According to Judge Bunning, Davis was required by oath to uphold her duties as a clerk — including issuing licenses to same-sex couples. In his decision on Wednesday, Bunning explained,

Davis remains free to practice her Apostolic Christian beliefs. She is even free to believe that marriage is a union between one man and one woman, as many Americans do. However, her religious convictions cannot excuse her from performing the duties that she took an oath to perform as Rowan County Clerk.

As Judge Bunning made clear on Wednesday, Davis' qualms about homosexuality should have stopped at the door of the clerk's office. The oath she took as a public servant made that very clear. As an appendage of the government, she, and any others like her, should have understood that they were essentially functioning as the government itself — a government that has declared same-sex marriage legal and constitutional. If Davis continues to refuse to perform those functions as assigned to her by law, she might be better off leaving her position and upholding her personal beliefs in a non-governmental capacity.

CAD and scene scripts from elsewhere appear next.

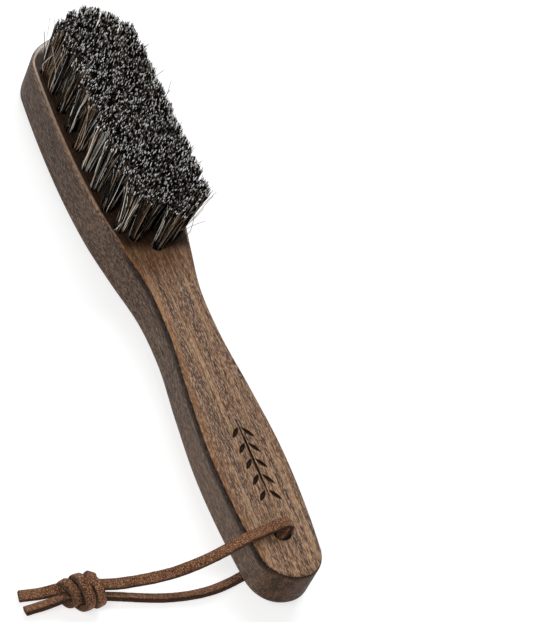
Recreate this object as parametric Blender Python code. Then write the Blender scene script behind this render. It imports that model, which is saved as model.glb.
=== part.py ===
"""A clothes brush: a one-piece wooden body, tufts of horsehair set in blind holes, and a suede hanging lace.

The brush lies on its back with the bristles up. X runs from the tip of the head to the end of the handle,
Y across the brush and Z up, in metres. The origin is under the middle of the wooden body.
"""

import math

import bmesh
import bpy
import numpy as np
from mathutils import Vector

# Wooden body. Positions along it are measured from the tip of the head.
LENGTH = 0.250
FACE_Z = 0.0185  # the flat front face, which the tufts stand on
BACK_RISE = 0.0028  # how far the handle's back is above the head's
RISE_START, RISE_END = 0.106, 0.160
HALF_WIDTHS = (  # (position, half of the width) of the head, the waist and the handle
    (0.000, 0.0172), (0.025, 0.0186), (0.050, 0.0191), (0.075, 0.0183), (0.095, 0.0163), (0.112, 0.0131),
    (0.130, 0.0100), (0.150, 0.0098), (0.175, 0.0120), (0.200, 0.0136), (0.225, 0.0128), (0.250, 0.0102),
)
TIP_CAP, TIP_POWER = 0.0190, 1.8  # length and roundness of the head's rounded tip
END_CAP, END_POWER = 0.0105, 2.2  # the same for the handle's end
FACE_EDGE, TIP_EDGE, BACK_EDGE = 0.0014, 0.0032, 0.0030  # edge roundings
STATIONS = 46
EDGE_STEPS = 3

# Tufts, in five columns along the head: (share of the field's half-width, first, last, how many).
TUFT_COLUMNS = (
    (-1.0, 0.0222, 0.1015, 9),
    (-0.5, 0.0170, 0.1055, 10),
    (0.0, 0.0135, 0.1100, 11),
    (0.5, 0.0170, 0.1055, 10),
    (1.0, 0.0222, 0.1015, 9),
)
FIELD_HALF = 0.0140
FIELD_TIP_HALF = 0.0126  # the same at the tufts' tips
FIELD_MARGIN = 0.0040  # least distance from a tuft's middle to the side of the wood
HOLE_RADIUS, HOLE_DEPTH = 0.00225, 0.0090
STEM_RADIUS = 0.0019
GAP = 0.0003
TUFT_TOP_Z = 0.0412
TUFT_TOP_RADIUS = 0.0039
TUFT_CROWN = 0.0006
TUFT_SIDES = 10
NECK_LEAN = 0.0024  # how far the tufts nearest the handle lean towards it

# Lace hole and lace.
LACE_X = 0.2325
LACE_HOLE_RADIUS, LACE_HOLE_FLARE = 0.0031, 0.0009
LACE_RADIUS = 0.0010
LACE_STEP = 0.0045
KNOT_CENTRE = (0.2378, -0.0658, 0.0053)
KNOT_HALF_SIZE = (0.0060, 0.0068, 0.0050)
UPPER_LEG = (  # from inside the hole, over the front face's edge and down to the knot
    (0.2325, 0.0000, 0.0118), (0.2325, 0.0009, 0.0152), (0.2322, 0.0018, 0.0188), (0.2319, 0.0020, 0.0212),
    (0.2321, -0.0002, 0.0224), (0.2328, -0.0044, 0.0218), (0.2340, -0.0096, 0.0211), (0.2351, -0.0146, 0.0202),
    (0.2361, -0.0192, 0.0179), (0.2366, -0.0242, 0.0146), (0.2366, -0.0296, 0.0109), (0.2363, -0.0353, 0.0075),
    (0.2358, -0.0414, 0.0051), (0.2357, -0.0478, 0.0041), (0.2360, -0.0535, 0.0043), (0.2361, -0.0584, 0.0049),
)
LOWER_LEG = (  # from inside the hole, along the surface under the handle and on to the knot
    (0.2325, 0.0000, 0.0088), (0.2325, 0.0000, 0.0060), (0.2326, -0.0006, 0.0035), (0.2336, -0.0028, 0.0016),
    (0.2352, -0.0062, 0.0012), (0.2366, -0.0098, 0.0012), (0.2384, -0.0148, 0.0012), (0.2401, -0.0210, 0.0012),
    (0.2410, -0.0274, 0.0012), (0.2412, -0.0338, 0.0012), (0.2408, -0.0400, 0.0012), (0.2400, -0.0460, 0.0013),
    (0.2391, -0.0520, 0.0016), (0.2386, -0.0587, 0.0024),
)
TAILS = {
    "lace_tail_inner": ((0.2352, -0.0729, 0.0036), (0.2350, -0.0764, 0.0022), (0.2346, -0.0842, 0.0012)),
    "lace_tail_outer": ((0.2391, -0.0727, 0.0042), (0.2394, -0.0764, 0.0029), (0.2400, -0.0838, 0.0012)),
}


def smooth_curve(points, at):
    """Read a smooth curve through points, whose first column is where they are, at one or more places."""
    known = np.array(points, dtype=float)
    where, values = known[:, 0], known[:, 1:]
    slopes = np.gradient(values, where, axis=0)
    at = np.clip(np.atleast_1d(at), where[0], where[-1])
    left = np.clip(np.searchsorted(where, at) - 1, 0, len(where) - 2)
    span = (where[left + 1] - where[left])[:, None]
    t = (at[:, None] - where[left][:, None]) / span
    return (
        (2 * t**3 - 3 * t**2 + 1) * values[left]
        + (t**3 - 2 * t**2 + t) * span * slopes[left]
        + (3 * t**2 - 2 * t**3) * values[left + 1]
        + (t**3 - t**2) * span * slopes[left + 1]
    )


def rounded_cap(distance, length, power):
    """The share of its full width that a rounded end has at a distance from its tip."""
    inward = np.clip(1 - distance / length, 0, 1)
    return (1 - inward**power) ** (1 / power)


def half_width(x):
    """Half of the body's width at x."""
    width = smooth_curve(HALF_WIDTHS, x)[:, 0]
    return width * rounded_cap(x, TIP_CAP, TIP_POWER) * rounded_cap(LENGTH - x, END_CAP, END_POWER)


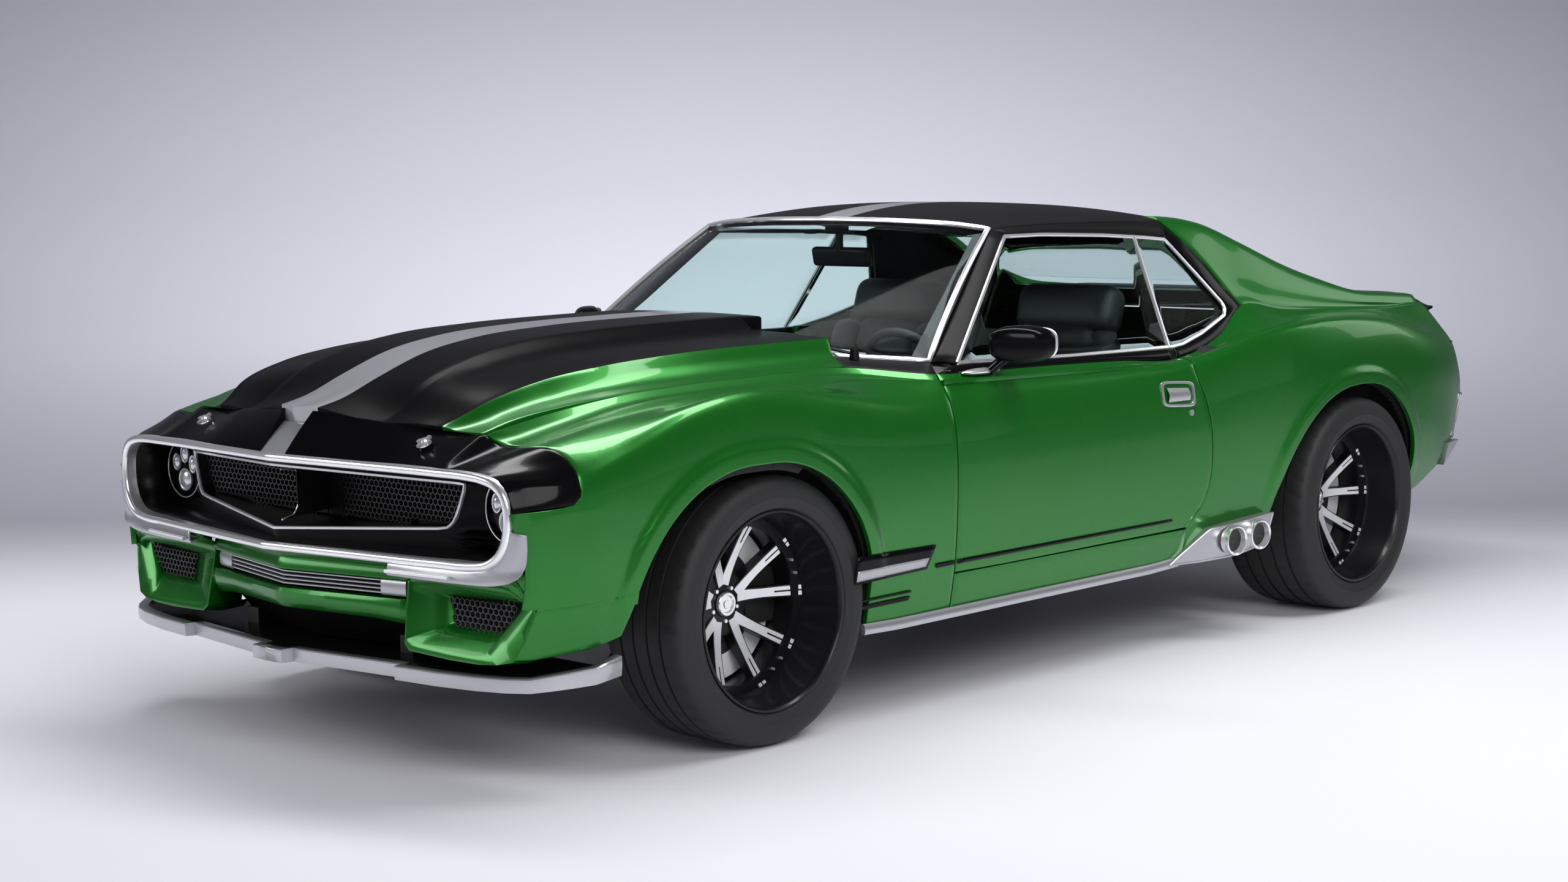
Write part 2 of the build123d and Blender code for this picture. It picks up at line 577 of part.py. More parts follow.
VALANCE_CENTRE_Y = -2300
VALANCE_EDGE_Y = -2190
VALANCE_DEPTH = 70
DUCT_FIN_X = 436
# Half outlines in front view (x, z): the valance, its duct and its centre grille
VALANCE_SHAPE = [(0, RING_BOTTOM_Z), (RING_HALF_WIDTH, RING_BOTTOM_Z), (RING_HALF_WIDTH, 372), (700, 334), (DUCT_FIN_X, 334),
                 (DUCT_FIN_X - 8, 396), (0, 402)]
DUCT = [(DUCT_FIN_X + 16, 350), (DUCT_FIN_X + 16, 484), (806, 478), (760, 398), (700, 350)]
LOWER_GRILLE = [(0, 452), (DUCT_FIN_X - 26, 450), (DUCT_FIN_X - 32, 492), (0, 498)]
DUCT_FIN = [(-2218, 483), (-2250, 336), (-2180, 336), (-2180, 500)]
GRILLE_BARS_Z = range(456, 496, 12)
DUCT_BARS_X = range(470, 800, 34)
DUCT_BARS_Z = range(376, 480, 26)


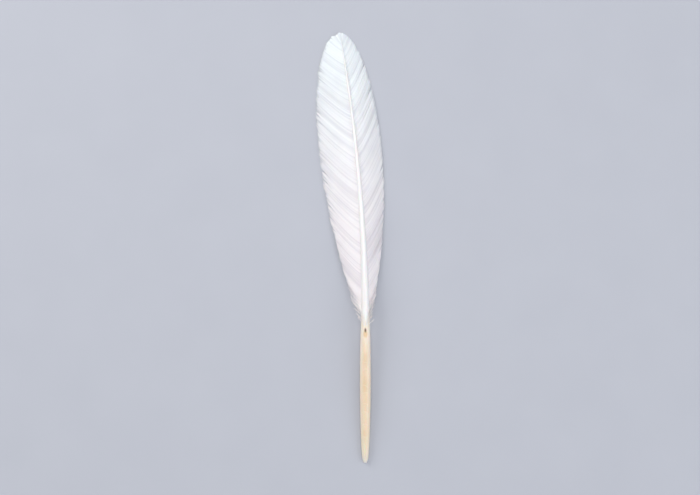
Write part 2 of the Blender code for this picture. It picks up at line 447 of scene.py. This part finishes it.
def makeQuillHorn():
    material, tree, shader = newMaterial(
        "quillHorn",
        {"Subsurface Weight": 0.22, "Subsurface Scale": 0.9 * mm, "Coat Roughness": 0.25},
    )
    place, parts = objectPlace(tree)
    x, y = parts.outputs["X"], parts.outputs["Y"]
    streaks, patches = placeFibres(tree, fibres, place, horn["fibreScale"], horn["fibreStretch"])
    end = quillEnd[1]
    offAxis = calc(tree, "ABSOLUTE", calc(tree, "SUBTRACT", x, quillEnd[0]))

    middle = fade(tree, offAxis, *horn["coreAcross"], 1.0, 0.0)
    comes = [end + along for along in horn["coreComes"]]
    goes = [end + along for along in horn["coreGoes"]]
    middle = calc(tree, "MULTIPLY", middle, fade(tree, y, *goes, 1.0, 0.0))
    middle = calc(tree, "MULTIPLY", middle, fade(tree, y, *comes))
    cloudy = fade(tree, patches, *noiseRange, *horn["coreShow"])
    colour = tint(tree, calc(tree, "MULTIPLY", middle, cloudy), lengthColours(tree, y), horn["core"])

    bend = calc(tree, "POWER", calc(tree, "DIVIDE", offAxis, horn["membraneHalf"]), 2.0)
    station = calc(tree, "ADD", y, calc(tree, "MULTIPLY", bend, horn["membraneDome"]))
    station = calc(tree, "ADD", station, calc(tree, "MULTIPLY", patches, horn["membraneDrift"]))
    caps = calc(tree, "PINGPONG", station, horn["membraneGap"] / 2)
    caps = fade(tree, caps, 0.0, horn["membraneSoftness"], horn["membraneShow"], 0.0)
    colour = tint(tree, calc(tree, "MULTIPLY", caps, middle), colour, horn["membrane"])

    apex = end + horn["vPlace"]
    past = calc(tree, "SUBTRACT", y, calc(tree, "MULTIPLY", offAxis, horn["vSteepness"]))
    white = fade(tree, past, apex, apex + horn["vSoftness"])
    colour = tint(tree, calc(tree, "MULTIPLY", white, horn["whiteShow"]), colour, horn["white"])
    streaky = fade(tree, streaks, *horn["streakRange"], 0.0, horn["streakShow"])
    colour = tint(tree, streaky, colour, horn["streak"], "MULTIPLY")

    stain = spotDistance(tree, place, horn["stainPlace"], horn["stainSize"])
    stain = fade(tree, stain, *horn["stainRim"], horn["stainShow"], 0.0)
    colour = tint(tree, stain, colour, horn["stain"])
    spot = spotDistance(tree, place, horn["spotPlace"], horn["spotSize"])
    spot = fade(tree, spot, *horn["spotRim"], 1.0, 0.0)
    tree.links.new(tint(tree, spot, colour, horn["spot"]), shader.inputs["Base Color"])

    dull = calc(tree, "MULTIPLY", calc(tree, "MAXIMUM", white, spot), horn["dullness"])
    rough = calc(tree, "ADD", fade(tree, streaks, *noiseRange, *horn["roughness"]), dull)
    tree.links.new(rough, shader.inputs["Roughness"])
    coat = fade(tree, y, apex, apex + horn["glossFades"], *horn["gloss"])
    coat = calc(tree, "MULTIPLY", coat, calc(tree, "SUBTRACT", 1.0, spot))
    tree.links.new(coat, shader.inputs["Coat Weight"])
    height = calc(tree, "SUBTRACT", streaks, calc(tree, "MULTIPLY", spot, horn["spotDepth"]))
    addBump(tree, shader, height, *horn["bump"])
    return material


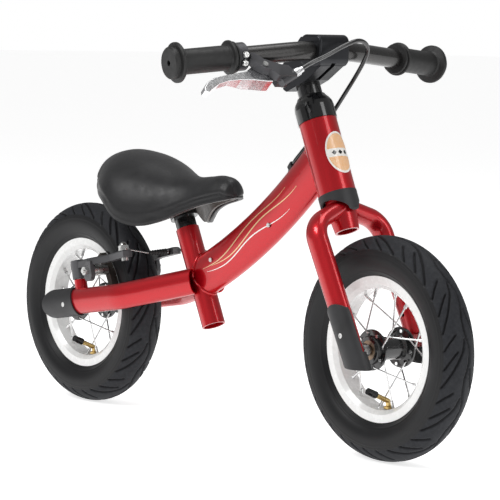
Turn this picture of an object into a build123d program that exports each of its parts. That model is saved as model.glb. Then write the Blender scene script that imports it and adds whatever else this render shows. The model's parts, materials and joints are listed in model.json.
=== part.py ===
from build123d import *
import os
from math import atan2, cos, degrees, hypot, pi, radians, sin, tan

# Child's balance bike, in millimetres.
# Row frame: +X forward, +Y to the rider's left, +Z up. The origin is on the
# ground, midway between the two axles. "at" takes a place counted from the
# rear axle, which is how a frame is drawn.

# ---- driving dimensions -------------------------------------------------
WHEELBASE = 543.0
TYRE_R = 127.0            # 10 x 2 inch tyre, 254 mm across
TYRE_HALF_WIDTH = 25.0
RIM_R = 82.0              # flange radius
RIM_HALF_WIDTH = 15.0
RIM_BED_R = 68.0
RIM_WALL = 2.0
HEAD_ANGLE = 66.2         # steering axis above the ground, degrees
HEAD_LENGTH = 87.5
HEAD_R = 22.0
HEAD_FOOT = (456.5, 293.8)    # x, z of the lower end of the head tube
SEAT_TUBE_TOP = (189.2, 234.4)
SEAT_TUBE_FOOT = (242.8, 121.2)
SEAT_TUBE_R = 14.3
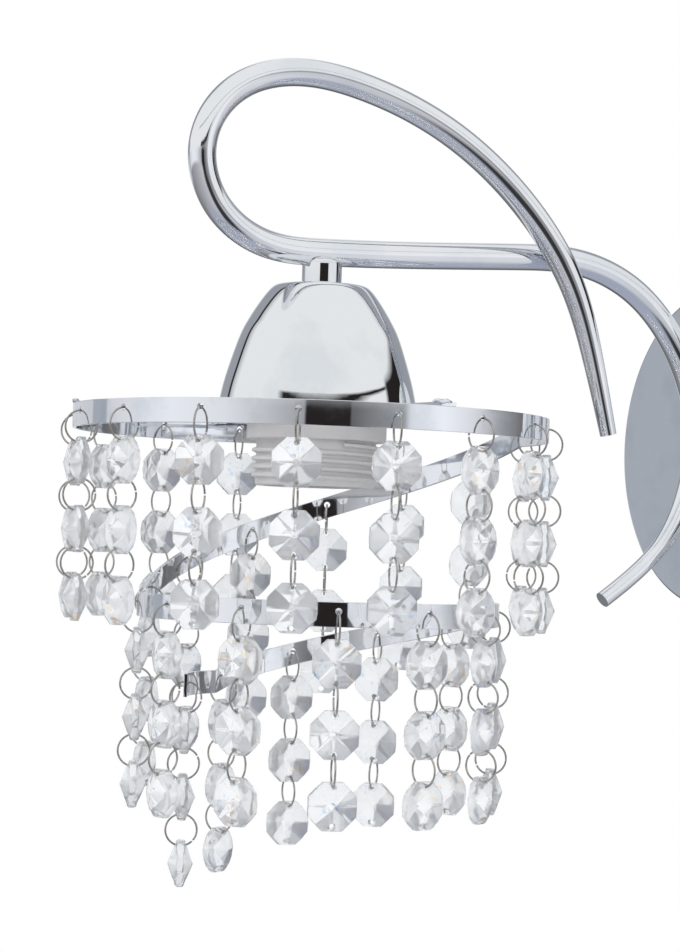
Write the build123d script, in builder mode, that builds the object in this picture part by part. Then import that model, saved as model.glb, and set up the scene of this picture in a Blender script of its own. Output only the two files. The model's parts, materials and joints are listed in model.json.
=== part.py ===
"""Crystal wall sconce: canopy on the wall, one bent tube, lampholder under a bell,
and a spiral strip hung with crystal strands.

Frame: origin at the centre of the canopy's back face on the wall, +Z up,
the lamp hangs out along -Y. Units are millimetres.
"""

import os
from math import cos, pi, radians, sin

from build123d import *

os.makedirs("parts", exist_ok=True)

# ---- driving dimensions -------------------------------------------------
slack = 0.05                    # radial clearance of every loose fit

canopy_radius = 53.2
canopy_depth = 22.0
canopy_wall = 1.2
canopy_edge = 1.2

arm_reach = 145.7               # canopy face to lamp axis
tube_radius = 4.3
tube_wall = 0.9
tube_end_radius = 2.7
taper_length = 58.0
tail_taper_from = 14.0
tail_taper_length = 24.0
boss_gap = 1.0                  # canopy face to tube

thread_radius = 5.0             # M10 x 1 all-thread of lighting fittings
thread_bore = 3.6
lead_hole_radius = 2.9
nut_flats = 15.0
nut_height = 4.0
washer_radius = 8.5
washer_height = 1.0
boss_radius = 7.0
boss_spare = 2.5                # thread past the nut

bar_gap = 2.0                   # crossbar's ear to the canopy's wall
bar_width = 16.0
bar_height = 2.0
bar_ear = 13.0
slot_spacing = 60.0
slot_length = 14.0
slot_width = 5.0
side_screw_radius = 2.0
side_screw_head = 3.6
side_screw_y = -9.0
side_screw_spare = 2.0          # thread past the ear
screw_head_height = 2.2
driver_slot = 0.8

block_width = 24.0
block_height = 16.0
block_depth = 12.0
block_z = 15.0
pole_pitch = 8.0
sleeve_radius = 2.4
sleeve_bore = 1.4
pole_screw_radius = 1.3
pole_screw_recess = 1.0
pole_screw_slot = 0.5
sleeve_recess = 1.0

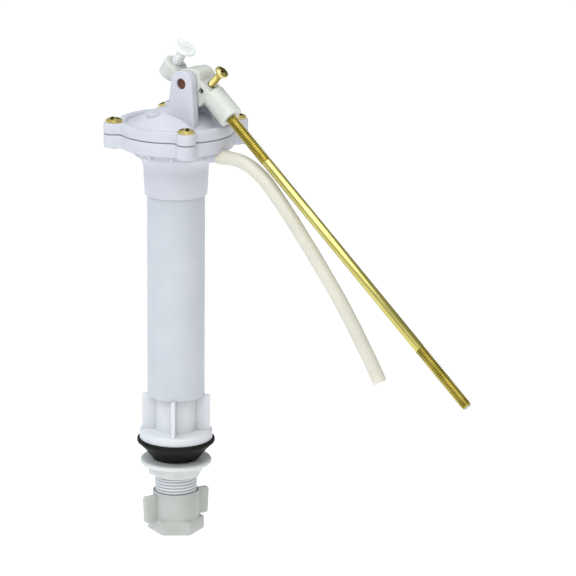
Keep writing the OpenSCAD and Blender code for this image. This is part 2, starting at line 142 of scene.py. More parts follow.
def make_sky():
    """A studio whose left side is bright and cool and whose right side is dim and warm."""
    world = bpy.data.worlds.new("studio")
    world.use_nodes = True
    nodes, links = world.node_tree.nodes, world.node_tree.links
    way = nodes.new("ShaderNodeTexCoord").outputs["Generated"]
    side = nodes.new("ShaderNodeVectorMath")
    side.operation = "DOT_PRODUCT"
    side.inputs[1].default_value = Vector(BRIGHT_WAY).normalized()
    links.new(way, side.inputs[0])
    span = nodes.new("ShaderNodeMapRange")
    span.inputs["From Min"].default_value = -1
    links.new(side.outputs["Value"], span.inputs["Value"])
    ramp = nodes.new("ShaderNodeValToRGB")
    elements = ramp.color_ramp.elements
    elements.new(0.5)
    for element, (position, colour) in zip(elements, SKY_STOPS):
        element.position = position
        element.color = (*colour, 1)
    links.new(span.outputs["Result"], ramp.inputs["Fac"])
    links.new(ramp.outputs["Color"], nodes["Background"].inputs["Color"])
    nodes["Background"].inputs["Strength"].default_value = SKY_STRENGTH
    bpy.context.scene.world = world


def make_studio():
    make_sky()
    area_light("key", KEY_PLACE, KEY_SIZE, KEY_WATTS, KEY_COLOUR)
    area_light("top", TOP_PLACE, TOP_SIZE, TOP_WATTS, TOP_COLOUR)
    area_light("fill", FILL_PLACE, FILL_SIZE, FILL_WATTS, FILL_COLOUR)
    half = FLOOR_SIZE / 2
    mesh = bpy.data.meshes.new("floor")
    corners = [(-half, -half, 0), (half, -half, 0), (half, half, 0), (-half, half, 0)]
    mesh.from_pydata(corners, [], [(0, 1, 2, 3)])
    floor = bpy.data.objects.new("floor", mesh)
    floor.location = (0, 0, cad_box[0][2] - FLOOR_DROP)
    bpy.context.scene.collection.objects.link(floor)
    mesh.materials.append(floor_finish())
    bpy.context.scene.view_settings.view_transform = "Standard"


# ---------------------------------------------------------------- material building blocks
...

Although Davis counsel has claimed that she should never have been ordered by the law to go against her religious beliefs in the first place ("Fundamentally, we disagree with this [judge's] order because the government should never be able to compel a person to violate their sincerely held religious beliefs," they told The Lexington Herald-Leader this week), they're absolutely incorrect in their assumption of her role as a county clerk — and many in the national community seem to agree.

Justin Sullivan/Getty Images News/Getty Images

"Her case will go nowhere," said Columbia University's Katherine Franke, an expert on sexuality law and religious exemptions, in a comment to The Times on Friday. "She doesn’t get to pick and choose which of her duties she will perform."

Whether or not Davis wants to continue pushing back at a SCOTUS ruling that has overarching, permanent effects for a good portion of the nation's citizens is her choice. She just needs to do it on her own time.